Repeat exactly the lines running from the line that contains "raised_pawl = polar(PAWL_PIVOT_RADIUS, ARM_FOOT_ANGLE" to the line that contains "cad_parts[obj.name] = obj"; include both ends and add nothing.

* * *

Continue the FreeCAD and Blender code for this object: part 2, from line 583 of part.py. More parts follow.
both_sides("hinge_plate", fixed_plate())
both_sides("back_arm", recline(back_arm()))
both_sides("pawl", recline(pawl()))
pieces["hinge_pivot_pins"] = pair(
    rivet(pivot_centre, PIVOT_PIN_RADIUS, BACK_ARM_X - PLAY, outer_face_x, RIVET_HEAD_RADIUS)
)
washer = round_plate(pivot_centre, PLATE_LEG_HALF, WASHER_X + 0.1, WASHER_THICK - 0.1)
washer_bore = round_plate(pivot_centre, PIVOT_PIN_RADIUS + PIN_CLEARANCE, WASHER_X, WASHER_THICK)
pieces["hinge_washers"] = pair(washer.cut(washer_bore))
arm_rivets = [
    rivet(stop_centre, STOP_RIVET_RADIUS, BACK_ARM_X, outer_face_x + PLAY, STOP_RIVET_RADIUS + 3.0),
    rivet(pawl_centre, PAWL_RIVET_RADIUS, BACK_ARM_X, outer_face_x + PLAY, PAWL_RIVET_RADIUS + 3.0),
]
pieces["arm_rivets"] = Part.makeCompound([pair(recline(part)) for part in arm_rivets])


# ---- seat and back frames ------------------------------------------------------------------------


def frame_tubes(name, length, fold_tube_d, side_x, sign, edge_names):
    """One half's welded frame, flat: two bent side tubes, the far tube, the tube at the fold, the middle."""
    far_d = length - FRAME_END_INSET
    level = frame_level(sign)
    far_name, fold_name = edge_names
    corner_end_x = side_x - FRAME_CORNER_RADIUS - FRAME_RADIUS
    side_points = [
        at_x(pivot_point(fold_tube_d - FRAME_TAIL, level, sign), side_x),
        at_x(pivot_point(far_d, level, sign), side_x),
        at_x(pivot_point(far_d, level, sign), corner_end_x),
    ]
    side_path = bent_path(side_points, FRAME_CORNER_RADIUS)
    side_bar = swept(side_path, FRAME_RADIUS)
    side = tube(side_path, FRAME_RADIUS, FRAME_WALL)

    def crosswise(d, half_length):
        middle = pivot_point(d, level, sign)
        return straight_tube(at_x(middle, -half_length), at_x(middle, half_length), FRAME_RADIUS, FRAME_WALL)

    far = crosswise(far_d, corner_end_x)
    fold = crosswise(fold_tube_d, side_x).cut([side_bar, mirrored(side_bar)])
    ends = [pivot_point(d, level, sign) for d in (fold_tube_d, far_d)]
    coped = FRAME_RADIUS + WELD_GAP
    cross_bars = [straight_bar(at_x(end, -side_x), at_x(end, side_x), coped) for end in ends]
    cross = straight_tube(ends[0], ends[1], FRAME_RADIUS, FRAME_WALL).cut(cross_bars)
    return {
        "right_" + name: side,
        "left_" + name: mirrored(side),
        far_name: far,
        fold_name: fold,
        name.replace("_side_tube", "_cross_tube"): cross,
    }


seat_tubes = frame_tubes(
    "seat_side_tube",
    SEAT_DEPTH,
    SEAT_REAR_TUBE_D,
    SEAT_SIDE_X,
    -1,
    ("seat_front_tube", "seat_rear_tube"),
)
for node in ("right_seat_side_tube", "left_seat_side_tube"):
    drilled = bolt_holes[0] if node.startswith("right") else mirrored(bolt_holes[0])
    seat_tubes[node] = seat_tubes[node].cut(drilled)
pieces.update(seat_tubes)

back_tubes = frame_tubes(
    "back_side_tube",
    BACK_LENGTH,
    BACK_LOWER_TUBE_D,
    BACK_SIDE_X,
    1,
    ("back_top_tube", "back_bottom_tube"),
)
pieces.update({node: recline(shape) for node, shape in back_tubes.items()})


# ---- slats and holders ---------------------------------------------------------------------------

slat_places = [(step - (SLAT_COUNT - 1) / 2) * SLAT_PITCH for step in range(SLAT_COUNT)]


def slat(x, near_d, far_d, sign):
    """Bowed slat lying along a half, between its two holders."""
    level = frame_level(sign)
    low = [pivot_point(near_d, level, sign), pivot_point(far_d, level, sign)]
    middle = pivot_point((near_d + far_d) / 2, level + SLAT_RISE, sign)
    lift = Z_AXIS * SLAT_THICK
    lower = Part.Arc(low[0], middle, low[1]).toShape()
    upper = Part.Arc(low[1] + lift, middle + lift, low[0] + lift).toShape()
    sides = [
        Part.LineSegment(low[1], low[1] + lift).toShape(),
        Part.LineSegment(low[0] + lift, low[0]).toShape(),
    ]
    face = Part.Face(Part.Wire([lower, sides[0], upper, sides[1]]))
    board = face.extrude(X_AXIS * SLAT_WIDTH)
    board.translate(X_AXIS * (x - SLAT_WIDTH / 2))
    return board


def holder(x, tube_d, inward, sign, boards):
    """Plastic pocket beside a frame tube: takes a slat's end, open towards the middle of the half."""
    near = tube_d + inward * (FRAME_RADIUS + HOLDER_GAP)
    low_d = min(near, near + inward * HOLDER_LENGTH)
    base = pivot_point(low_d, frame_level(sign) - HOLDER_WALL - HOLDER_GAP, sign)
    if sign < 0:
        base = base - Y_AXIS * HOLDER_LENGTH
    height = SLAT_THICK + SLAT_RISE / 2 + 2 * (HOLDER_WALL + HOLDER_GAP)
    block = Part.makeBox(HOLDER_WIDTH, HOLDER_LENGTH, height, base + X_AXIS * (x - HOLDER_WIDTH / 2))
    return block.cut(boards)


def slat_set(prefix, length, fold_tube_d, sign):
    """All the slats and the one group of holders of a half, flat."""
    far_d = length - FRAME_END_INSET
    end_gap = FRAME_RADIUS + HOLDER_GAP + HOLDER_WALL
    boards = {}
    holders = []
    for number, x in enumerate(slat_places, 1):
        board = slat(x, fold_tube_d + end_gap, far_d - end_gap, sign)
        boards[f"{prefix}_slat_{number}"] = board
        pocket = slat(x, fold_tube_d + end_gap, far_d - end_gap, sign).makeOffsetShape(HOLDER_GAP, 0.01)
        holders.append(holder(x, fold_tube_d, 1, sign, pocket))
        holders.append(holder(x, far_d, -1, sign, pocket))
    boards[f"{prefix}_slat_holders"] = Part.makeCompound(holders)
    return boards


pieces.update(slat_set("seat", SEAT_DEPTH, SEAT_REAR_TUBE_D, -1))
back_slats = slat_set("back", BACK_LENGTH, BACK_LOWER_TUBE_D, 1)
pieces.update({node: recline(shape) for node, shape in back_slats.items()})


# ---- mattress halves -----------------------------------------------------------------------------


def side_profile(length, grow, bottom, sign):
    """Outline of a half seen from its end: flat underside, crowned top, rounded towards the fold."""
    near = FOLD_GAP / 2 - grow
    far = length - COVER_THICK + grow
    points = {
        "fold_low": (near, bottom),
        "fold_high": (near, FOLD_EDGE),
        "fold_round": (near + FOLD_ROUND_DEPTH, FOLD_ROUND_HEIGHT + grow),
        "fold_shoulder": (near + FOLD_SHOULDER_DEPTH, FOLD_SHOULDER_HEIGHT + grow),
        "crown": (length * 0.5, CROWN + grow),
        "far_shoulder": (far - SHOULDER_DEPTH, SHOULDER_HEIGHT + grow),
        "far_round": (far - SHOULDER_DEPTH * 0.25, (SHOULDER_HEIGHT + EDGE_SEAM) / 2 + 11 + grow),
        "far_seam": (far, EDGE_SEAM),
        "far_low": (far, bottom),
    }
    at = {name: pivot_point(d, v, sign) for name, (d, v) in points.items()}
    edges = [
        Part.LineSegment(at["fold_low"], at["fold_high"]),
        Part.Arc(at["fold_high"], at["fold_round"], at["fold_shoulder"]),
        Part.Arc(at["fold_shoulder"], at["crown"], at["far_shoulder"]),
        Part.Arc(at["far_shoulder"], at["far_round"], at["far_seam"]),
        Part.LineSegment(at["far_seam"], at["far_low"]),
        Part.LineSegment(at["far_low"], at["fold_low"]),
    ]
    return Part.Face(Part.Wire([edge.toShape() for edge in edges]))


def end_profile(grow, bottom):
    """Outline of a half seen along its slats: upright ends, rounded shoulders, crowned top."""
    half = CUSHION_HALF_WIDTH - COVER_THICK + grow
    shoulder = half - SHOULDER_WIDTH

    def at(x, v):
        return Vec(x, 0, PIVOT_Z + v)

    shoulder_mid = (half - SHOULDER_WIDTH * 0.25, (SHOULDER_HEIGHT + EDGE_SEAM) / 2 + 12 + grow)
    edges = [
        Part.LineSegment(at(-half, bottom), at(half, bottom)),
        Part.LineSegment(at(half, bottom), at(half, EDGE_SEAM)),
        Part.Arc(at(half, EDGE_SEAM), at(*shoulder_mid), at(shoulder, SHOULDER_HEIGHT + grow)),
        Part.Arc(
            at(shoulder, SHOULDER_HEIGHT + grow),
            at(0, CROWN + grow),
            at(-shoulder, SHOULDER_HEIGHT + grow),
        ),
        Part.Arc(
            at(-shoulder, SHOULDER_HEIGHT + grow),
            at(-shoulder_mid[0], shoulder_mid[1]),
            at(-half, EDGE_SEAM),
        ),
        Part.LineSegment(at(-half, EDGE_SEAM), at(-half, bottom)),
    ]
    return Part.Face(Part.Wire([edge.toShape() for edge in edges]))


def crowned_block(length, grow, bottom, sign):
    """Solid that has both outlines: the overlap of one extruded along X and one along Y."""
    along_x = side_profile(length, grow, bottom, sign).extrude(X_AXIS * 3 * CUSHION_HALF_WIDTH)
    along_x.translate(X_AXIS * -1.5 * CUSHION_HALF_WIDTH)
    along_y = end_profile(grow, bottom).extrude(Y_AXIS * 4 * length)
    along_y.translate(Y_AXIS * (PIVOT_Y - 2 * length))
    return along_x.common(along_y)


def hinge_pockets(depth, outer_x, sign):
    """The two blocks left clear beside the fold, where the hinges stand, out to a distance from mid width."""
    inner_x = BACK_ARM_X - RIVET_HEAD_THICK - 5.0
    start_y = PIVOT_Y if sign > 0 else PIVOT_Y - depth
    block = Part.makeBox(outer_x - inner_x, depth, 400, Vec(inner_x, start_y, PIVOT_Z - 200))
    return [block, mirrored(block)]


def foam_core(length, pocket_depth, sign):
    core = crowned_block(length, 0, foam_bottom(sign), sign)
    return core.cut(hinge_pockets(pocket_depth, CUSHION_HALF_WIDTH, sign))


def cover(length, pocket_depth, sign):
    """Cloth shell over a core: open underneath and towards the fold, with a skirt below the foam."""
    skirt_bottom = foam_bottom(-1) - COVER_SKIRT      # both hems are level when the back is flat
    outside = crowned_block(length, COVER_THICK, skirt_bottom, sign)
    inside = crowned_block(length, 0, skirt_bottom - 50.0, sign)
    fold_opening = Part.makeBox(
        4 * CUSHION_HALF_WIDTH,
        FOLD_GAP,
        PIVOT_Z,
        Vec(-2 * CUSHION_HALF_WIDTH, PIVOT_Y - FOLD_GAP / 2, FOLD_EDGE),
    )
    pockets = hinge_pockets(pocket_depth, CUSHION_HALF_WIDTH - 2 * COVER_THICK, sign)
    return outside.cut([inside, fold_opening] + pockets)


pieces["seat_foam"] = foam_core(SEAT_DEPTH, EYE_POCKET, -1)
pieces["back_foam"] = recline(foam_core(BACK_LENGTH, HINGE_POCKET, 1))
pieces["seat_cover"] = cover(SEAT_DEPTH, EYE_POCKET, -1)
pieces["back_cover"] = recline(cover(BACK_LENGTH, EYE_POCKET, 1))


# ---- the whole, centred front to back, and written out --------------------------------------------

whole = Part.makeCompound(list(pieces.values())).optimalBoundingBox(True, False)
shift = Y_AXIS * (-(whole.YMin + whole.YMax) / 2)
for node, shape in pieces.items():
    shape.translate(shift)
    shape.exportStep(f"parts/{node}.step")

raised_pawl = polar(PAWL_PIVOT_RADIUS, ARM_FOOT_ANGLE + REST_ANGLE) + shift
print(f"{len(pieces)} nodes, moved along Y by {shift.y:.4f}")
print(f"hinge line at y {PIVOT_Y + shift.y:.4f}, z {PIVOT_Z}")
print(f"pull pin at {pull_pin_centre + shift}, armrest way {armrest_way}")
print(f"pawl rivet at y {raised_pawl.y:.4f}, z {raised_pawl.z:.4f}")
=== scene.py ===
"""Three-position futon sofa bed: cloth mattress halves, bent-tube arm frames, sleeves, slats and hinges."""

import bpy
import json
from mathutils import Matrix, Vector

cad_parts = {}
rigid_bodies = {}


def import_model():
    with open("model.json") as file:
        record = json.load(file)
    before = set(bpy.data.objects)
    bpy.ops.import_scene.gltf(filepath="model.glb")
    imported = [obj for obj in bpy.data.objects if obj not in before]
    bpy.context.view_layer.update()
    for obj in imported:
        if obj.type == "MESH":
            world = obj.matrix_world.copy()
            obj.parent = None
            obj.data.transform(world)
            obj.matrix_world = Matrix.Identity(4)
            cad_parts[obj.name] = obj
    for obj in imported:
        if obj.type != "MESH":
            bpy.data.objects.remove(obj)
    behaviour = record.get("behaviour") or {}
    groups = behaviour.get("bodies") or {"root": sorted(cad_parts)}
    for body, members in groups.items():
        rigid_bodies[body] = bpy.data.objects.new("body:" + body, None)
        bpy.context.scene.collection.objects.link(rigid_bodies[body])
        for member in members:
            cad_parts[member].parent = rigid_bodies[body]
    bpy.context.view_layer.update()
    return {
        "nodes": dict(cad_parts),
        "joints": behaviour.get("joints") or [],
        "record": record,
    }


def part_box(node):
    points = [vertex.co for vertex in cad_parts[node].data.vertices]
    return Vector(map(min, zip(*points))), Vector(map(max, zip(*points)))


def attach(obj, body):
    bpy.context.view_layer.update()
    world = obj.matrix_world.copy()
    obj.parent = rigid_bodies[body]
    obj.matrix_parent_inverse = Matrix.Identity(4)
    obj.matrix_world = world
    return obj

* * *

Answer below:
raised_pawl = polar(PAWL_PIVOT_RADIUS, ARM_FOOT_ANGLE + REST_ANGLE) + shift
print(f"{len(pieces)} nodes, moved along Y by {shift.y:.4f}")
print(f"hinge line at y {PIVOT_Y + shift.y:.4f}, z {PIVOT_Z}")
print(f"pull pin at {pull_pin_centre + shift}, armrest way {armrest_way}")
print(f"pawl rivet at y {raised_pawl.y:.4f}, z {raised_pawl.z:.4f}")
=== scene.py ===
"""Three-position futon sofa bed: cloth mattress halves, bent-tube arm frames, sleeves, slats and hinges."""

import bpy
import json
from mathutils import Matrix, Vector

cad_parts = {}
rigid_bodies = {}


def import_model():
    with open("model.json") as file:
        record = json.load(file)
    before = set(bpy.data.objects)
    bpy.ops.import_scene.gltf(filepath="model.glb")
    imported = [obj for obj in bpy.data.objects if obj not in before]
    bpy.context.view_layer.update()
    for obj in imported:
        if obj.type == "MESH":
            world = obj.matrix_world.copy()
            obj.parent = None
            obj.data.transform(world)
            obj.matrix_world = Matrix.Identity(4)
            cad_parts[obj.name] = obj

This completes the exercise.